Semana passada fiz um comentário sobre uma característica que envolve a discussão de nossos problemas econômicos: a capacidade de nos ocuparmos da questão errada, na hora errada, deixando de lado o que é substancialmente importante e que só ganha realmente a consciência das pessoas quando a confusão está armada e geralmente é tarde para evitar os danos. Anotei alguns casos que relaciono a seguir.

a) Nos anos 60/70 do século passado, um caso clássico de desvio de “foco”, o debate sobre o “aumento da concentração de renda determinado pelo crescimento perverso da economia…” Quase 10 anos consecutivos de robusto crescimento do PIB acima de 7%, chegando a 10% no meio do processo e atingindo o pico de 14,4% em 1973/1974, não foram capazes de estimular um debate sério sobre estratégias para o desenvolvimento brasileiro. Ele ficou circunscrito à questão da distribuição da “riqueza”, com uma compreensão equivocada a respeito dos benefícios do processo, ignorando uma verdade simples segundo a qual “não era possível distribuir aquilo que não foi produzido”. Durante anos disseminou-se a idéia que era preferível um crescimento mais modesto com distribuição mais generosa. Numa certa medida foi o que se tentou praticar nos 30 anos seguintes, com os resultados que todos conhecemos: crescimento medíocre e pior distribuição da pobreza.
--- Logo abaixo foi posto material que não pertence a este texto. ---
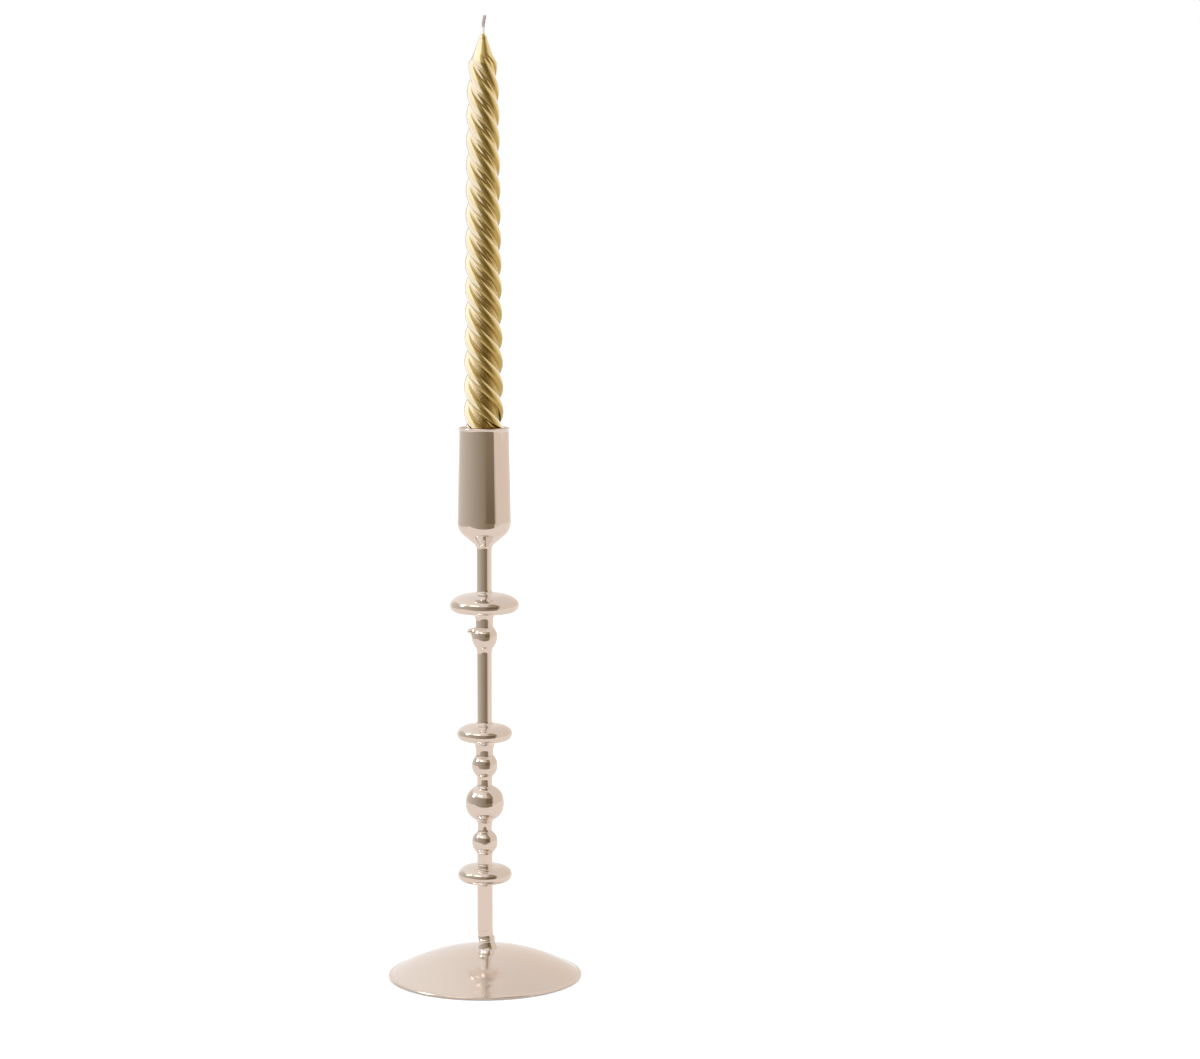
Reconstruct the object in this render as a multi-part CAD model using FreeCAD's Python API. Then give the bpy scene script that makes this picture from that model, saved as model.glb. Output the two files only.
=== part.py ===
"""Turned candlestick with a twisted taper candle, one STEP file for each piece.

Millimetres, +Z up. The origin is the centre of the felt pad's underside, where the candlestick
stands. The turned pieces are threaded on one tie rod like beads and clamped by a nut under the
foot. The candle stands loose in the cup.
"""

import FreeCAD, Part
import math
import os

Vector = FreeCAD.Vector
ORIGIN = Vector(0, 0, 0)
UP = Vector(0, 0, 1)
FULL_TURN = 360.0
QUARTER_TURN = math.pi / 2
NUT_SIDES = 6

# Tie rod, its nut and washers
rod_radius = 2.5
rod_thread_length = 13.0
rod_end_gap = 1.0
rod_tail = 1.0
bore_clearance = 0.2
thread_clearance = 0.05
washer_radius = 5.0
washer_thickness = 1.0
spring_washer_radius = 4.6
spring_washer_thickness = 1.2
spring_washer_slot = 0.8
nut_across_flats = 8.0
nut_height = 4.0
nut_recess_radius = 8.5
cut_overrun = 1.0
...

b) Durante o brilhante Plano Real, nos anos 90, praticamente se interditou o debate sobre o enorme equívoco da manutenção prolongada de uma política de valorização cambial sustentada pelas maiores taxas de juros do mundo. O que se trazia ao debate era a falácia dos extraordinários ganhos de produtividade produzidos pela desinflação competitiva. As questões fundamentais da destruição de nosso comércio exterior, do acúmulo de déficits em conta corrente, do endividamento externo e interno e do conseqüente aumento exponencial da carga tributária, permaneceram subsumidas. Até o momento em que o Brasil quebrou sob o peso de um déficit de 100 bilhões de dólares em contas correntes e foi socorrido pelo FMI, em 1998. C)A discussão sobre o crescimento da carga tributária esteve praticamente interditada ao longo de todo o período em que se produziam os fenômenos que a geravam, entre 1994 e 2000: o crescente endividamento externo apesar da venda apressada de parte do patrimônio nacional, o aumento das despesas de custeio da máquina estatal de 6% em termos reais no período de FHC e a ausência de qualquer esforço de ajuste fiscal. O momento de tentar impedir aumento da carga tributária é quando começa o processo de crescimento da dívida pública e não depois que ela está feita e precisa ser honrada. d) Por último, a displicência com que vem se discutindo atualmente o problema da sobrevalorização do Real. Celebramos irresponsavelmente os números das exportações, sem que a sociedade tome consciência de uma nova tragédia anunciada: a queda dos investimentos no setor e a desistência de algumas centenas de empresas exportadoras, revelando a perda de dinamismo de nosso comércio exterior. É a reedição do caminho do constrangimento externo que tornou vulnerável a economia brasileira na passagem do Século. Estamos hoje menos vulneráveis aos choques externos, mas não somos imunes aos acidentes de percurso: a tragédia da queda nas vendas da carne brasileira devido ao problema da aftosa é um aviso que não podemos reduzir o suporte ao comércio exterior.